Let’s get one thing straight about A.J. Brown’s final season in Philadelphia. The outside noise painted it as a down year. Lower yardage than his previous few seasons. No Pro Bowl nod. The narrative wrote itself before anyone actually looked at the tape.
But dig into the advanced numbers and a different story emerges. According to ESPN Analytics, Brown ranked top 16 among all wide receivers in three critical categories: getting open, catching the ball, and yards after the catch. Only one other receiver hit those same marks across the board in 2026. That was Rams standout Puka Nacua. That’s the company Brown kept even in a season that supposedly disappointed.
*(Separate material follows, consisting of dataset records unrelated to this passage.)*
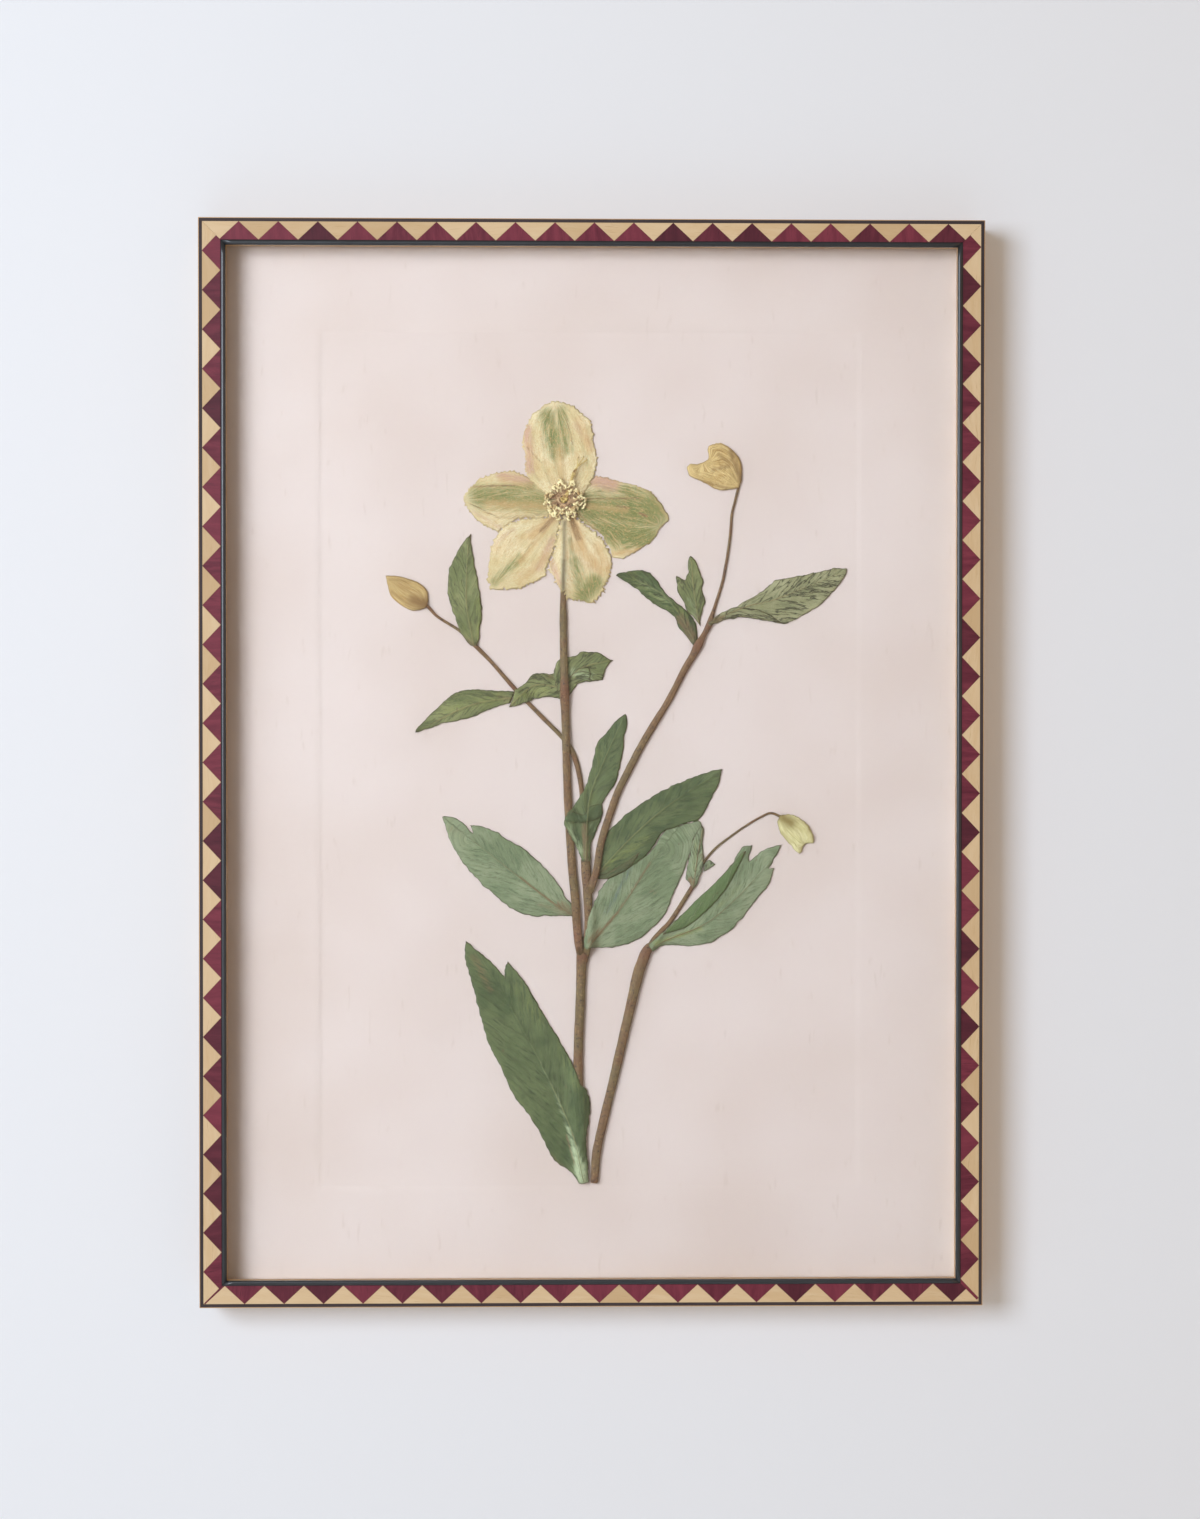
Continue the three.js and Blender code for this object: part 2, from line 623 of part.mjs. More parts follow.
function bud(name, { colour, edges }) {
  const rim = outlineThrough(edges).getPoints();
  const middle = rim.reduce((sum, point) => sum.add(point), new THREE.Vector2()).divideScalar(rim.length);
  const turn = THREE.ShapeUtils.isClockWise(rim) ? rim.reverse() : rim;
  const count = turn.length;
  const vertices = [];
  const faces = [];
  pillowLayers.forEach(([scale, share], k) => {
    turn.forEach((point, j) => {
      const { x, y } = middle.clone().lerp(point, scale);
      vertices.push(x, y, gap + share * budThickness);
      const [a, b] = [k * count + j, k * count + (j + 1) % count];
      if (k < pillowLayers.length - 1) faces.push(a, b, a + count, b, b + count, a + count);
    });
  });
  const [bottom, top] = [pillowLayers.length * count, pillowLayers.length * count + 1];
  vertices.push(middle.x, middle.y, gap, middle.x, middle.y, gap + budThickness);
  for (let j = 0; j < count; j += 1) {
    const next = (j + 1) % count;
    faces.push(bottom, next, j, top, bottom - count + j, bottom - count + next);
  }
  const geometry = new THREE.BufferGeometry();
  geometry.setAttribute('position', new THREE.Float32BufferAttribute(vertices, 3));
  geometry.setIndex(faces);
  geometry.computeVertexNormals();
  return piece(name, geometry, colour, 0.7);
}

// The heart of the flower: a ring that carries the stamens, and the carpels inside it
const flowerCentre = onPaper(563.5, 500);

// The ring slopes down from its inner rim to its outer one
function stamenRing() {
  const { inner, outer, ringDepth, back } = stamens;
  const section = [
    [inner, 0], [outer, 0], [outer, 0.5], [inner + 0.3, ringDepth], [inner, ringDepth - 0.2], [inner, 0],
  ];
  const points = section.map(([radius, height]) => new THREE.Vector2(radius, back + height));
  return new THREE.LatheGeometry(points, 20).rotateX(Math.PI / 2);
}

function stamenCluster() {
  const { count, inner, outer, reach, back, lift, filament, anther } = stamens;
  const parts = [stamenRing()];
  for (let i = 0; i < count; i += 1) {
    const turn = 2 * Math.PI * (i + 0.4 * scatter(i)) / count;
    const far = reach * (0.72 + 0.25 * scatter(i + 50));
    const root = new THREE.Vector3((inner + outer) / 2, 0, back + 0.4);
    const tip = new THREE.Vector3(far, 0, back + 0.5 + lift * Math.abs(scatter(i + 90)));
    const thread = new THREE.CylinderGeometry(filament, filament, tip.distanceTo(root), 3);
    thread.applyQuaternion(new THREE.Quaternion().setFromUnitVectors(
      new THREE.Vector3(0, 1, 0),
      tip.clone().sub(root).normalize(),
    ));
    const middle = tip.clone().add(root).multiplyScalar(0.5);
    const knob = new THREE.OctahedronGeometry(anther, 0).scale(1.1, 0.8, 0.7).translate(tip.x, 0, tip.z);
    parts.push(thread.translate(middle.x, 0, middle.z).rotateZ(turn), knob.rotateZ(turn));
  }
  return piece('stamens', fused(...parts).translate(flowerCentre.x, flowerCentre.y, 0), colours.stamen, 0.8);
}

function carpels() {
  const seat = new THREE.SphereGeometry(ovary.radius, ovary.sides, ovary.rings).scale(0.95, 0.95, 0.9);
  seat.translate(flowerCentre.x, flowerCentre.y, ovary.height);
  const tips = [[586.7, 460], [584, 457], [577.6, 457]];
  const styles = tips.map(([x, y], i) => pressedStem([
    [564 + i, 499, 3, 4.8], [568 + i / 2, 486, 2.4, 4.9], [573 + i, 470, 2, 3.6], [x, y, 1.4, 1.8],
  ], { flatness: 0.5, sides: 6 }));
  return piece('carpels', fused(seat, ...styles), colours.style, 0.7);
}

function specimen() {
  return [
    ...Object.entries(stems).map(([name, stations]) => piece(name, pressedStem(stations), colours.stem, 0.8)),
    ...Object.entries(leaves).map(([name, plan]) => leaf(name, plan)),
    ...Object.entries(sepals).map(([name, plan]) => sepal(name, plan)),
    ...Object.entries(buds).map(([name, plan]) => bud(name, plan)),
    stamenCluster(),
    carpels(),
  ];
}

// The whole frame, stood upright with its face towards -Y and the hanging notch at the origin
const upright = new THREE.Group();
upright.add(...frameFace(), ...filling(), ...backPoints(), sawtoothHanger(), ...specimen());
upright.rotation.x = Math.PI / 2;
upright.position.set(0, plateMiddle, -notch);

const part = new THREE.Group();
part.add(upright);

export default part;
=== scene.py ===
import math
import random
from functools import reduce

import bpy
import numpy as np
from mathutils import Euler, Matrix, Vector, geometry, noise


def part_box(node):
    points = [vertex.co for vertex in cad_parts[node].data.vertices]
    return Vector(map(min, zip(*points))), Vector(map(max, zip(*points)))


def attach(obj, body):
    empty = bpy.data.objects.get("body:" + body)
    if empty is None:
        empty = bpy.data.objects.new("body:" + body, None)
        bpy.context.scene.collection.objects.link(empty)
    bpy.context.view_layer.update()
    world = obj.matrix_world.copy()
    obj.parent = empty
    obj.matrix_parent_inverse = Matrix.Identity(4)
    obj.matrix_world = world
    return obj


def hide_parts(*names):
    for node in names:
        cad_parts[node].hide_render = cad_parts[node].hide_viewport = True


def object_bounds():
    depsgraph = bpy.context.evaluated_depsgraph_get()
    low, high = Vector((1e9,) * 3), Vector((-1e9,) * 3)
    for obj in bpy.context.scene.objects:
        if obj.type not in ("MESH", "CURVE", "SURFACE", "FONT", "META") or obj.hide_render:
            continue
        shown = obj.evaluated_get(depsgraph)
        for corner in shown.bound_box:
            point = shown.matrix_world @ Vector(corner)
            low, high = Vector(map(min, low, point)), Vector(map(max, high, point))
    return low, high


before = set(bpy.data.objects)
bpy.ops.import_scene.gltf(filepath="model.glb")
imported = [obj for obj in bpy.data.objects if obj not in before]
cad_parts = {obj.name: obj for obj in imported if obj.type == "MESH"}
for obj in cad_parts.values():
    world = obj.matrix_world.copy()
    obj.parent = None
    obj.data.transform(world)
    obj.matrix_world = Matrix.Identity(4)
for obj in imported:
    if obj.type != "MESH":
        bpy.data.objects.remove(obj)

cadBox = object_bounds()
mm = 0.001
random.seed(7)

# The sheet of paper carries everything that was pressed: its front is height 0
paperLow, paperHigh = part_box("mount_sheet")
paperFront = paperLow[1]
middleX = (paperLow[0] + paperHigh[0]) / 2
middleZ = (paperLow[2] + paperHigh[2]) / 2

# The plant was read in pixels of the 1200 x 1519 photograph, as in the CAD source
photo = {"scale": 0.4 * mm, "x": 591.4, "y": 763.2}


def onPaper(points):
    grid = np.asarray(points, dtype=float)
    u = (grid[..., 0] - photo["x"]) * photo["scale"]
    v = (photo["y"] - grid[..., 1]) * photo["scale"]
    return np.stack([u, v], axis=-1)


def standUp(u, v, height):
    return np.stack([middleX + u, paperFront - height, middleZ + v], axis=-1)


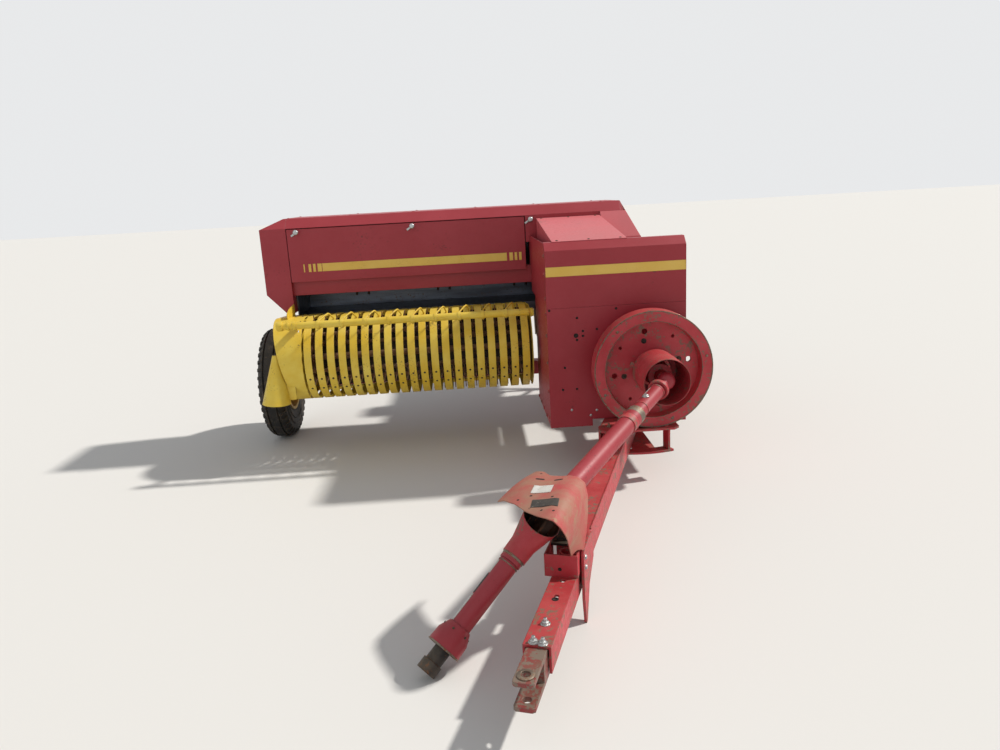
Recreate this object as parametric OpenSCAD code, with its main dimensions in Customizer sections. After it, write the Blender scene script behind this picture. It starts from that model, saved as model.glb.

What the Stats Actually Say
Brown finished with 78 catches for 1,003 yards and seven touchdowns. Sure, the yardage was his lowest since 2021. But here’s the thing nobody mentions: he’s now put up seven touchdown catches in three straight seasons. His reception total actually went up from 2024. And he did all this while dealing with the kind of defensive attention that comes with being the clear No. 1 option.
The Patriots clearly saw what the box score skeptics missed. That’s why they gave up a first-round pick to bring him to New England. If you plug Brown’s 2025 numbers into the Patriots offense from last season, he would have ranked second in both receptions and receiving yards. The only guy ahead of him in those categories? Stefon Diggs, who is no longer on the roster. Brown also would have tied for the team lead in touchdowns.
New England needed a true WR1 for Drake Maye. They had the cap space, they had the draft capital, and they had a rising star quarterback who needed a reliable target. The Patriots decided Brown was worth the price regardless of what the national media was saying about his Philly exit.
There will be scrutiny. That comes with the territory when you leave a Super Bowl contender and the Eagles decide to move on. Brown will be under a microscope in Foxborough, especially early in the season when people are looking for reasons to say the Patriots overpaid.
But if his underlying play stays where it was in 2025, New England won’t have any regrets. The numbers suggest Brown didn’t fall off. He just got judged by a standard most receivers never reach.